Si usted es aficionado y no estuvo anoche en el Central tengo que darle mi pésame. Fue el evento flamenco de la temporada. Son valientes e inteligentes y la puesta en escena, un hombre, una guitarra, es fruto de lo segundo, aunque con el requisito indispensable de lo primero. Por supuesto que ellos, para ser valientes, tienen el respaldo de su dominio técnico asombroso, la identificación total del hombre con su instrumento (que no es la guitarra sino el corazón, claro).
Daniel de Morón tiene un universo propio. Es lo más que se puede decir de un creador. El paisaje que nos presenta el tocaor tiene todos los caracteres de la obra de arte pertinente, resulta tan familiar como extraño. Esa es la facultad del arte, la facultad de este intérprete, iluminar la parte en sombra de la realidad que tenemos delante de las narices. Aunque para ello se sirve de una panorámica en embudo. Todavía entiendo que hay un velo, que son demasiadas notas las que arroja sobre el escenario. Más ese cuadro de melancolía abstracta es un territorio conquistado por él a solas. Cada noche. Y eso, la emoción, es lo que persigue el aficionado, el ser humano, en la música.

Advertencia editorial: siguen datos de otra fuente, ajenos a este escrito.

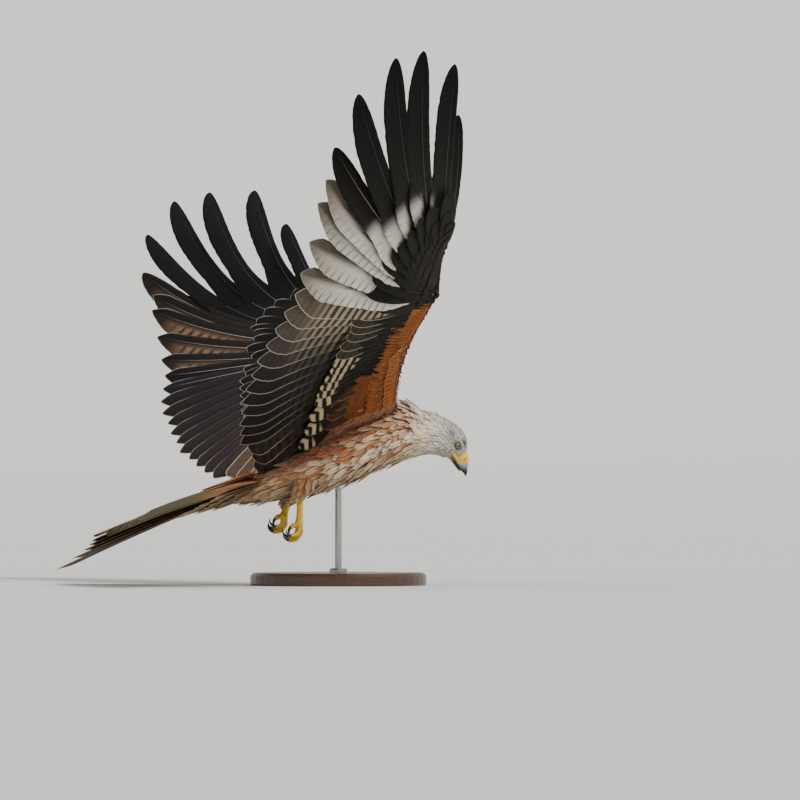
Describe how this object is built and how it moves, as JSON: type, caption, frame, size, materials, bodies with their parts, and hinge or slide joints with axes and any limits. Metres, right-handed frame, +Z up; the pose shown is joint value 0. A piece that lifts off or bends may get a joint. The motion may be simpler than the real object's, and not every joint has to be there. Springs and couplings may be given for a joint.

Lagos, de pulsación perfecta, la elegancia, la pulcritud. Dialoga con más franqueza con la tradición. También resulta más contenido, algo convencional en ocasiones por ello. Redondo, inmutable. Fresco, pulido, primaveral: pleno de colores. Elocuente. El arte de la puesta en escena es arte de composición, y los dos son notables compositores. Ducho, artesanal, el segundo, imaginativo y rebelde el primero. Por eso el espectáculo se cerró con una buena dosis de energía y perfecta manufactura. Arte de la composición, labor de limpieza, de pulir hasta la trasparencia. Anoche la dosificación de artificio, algunas de las composiciones tienen más de diez años, y frescura, fue casi perfecta.
Las imágenes pertenecen a otros conciertos.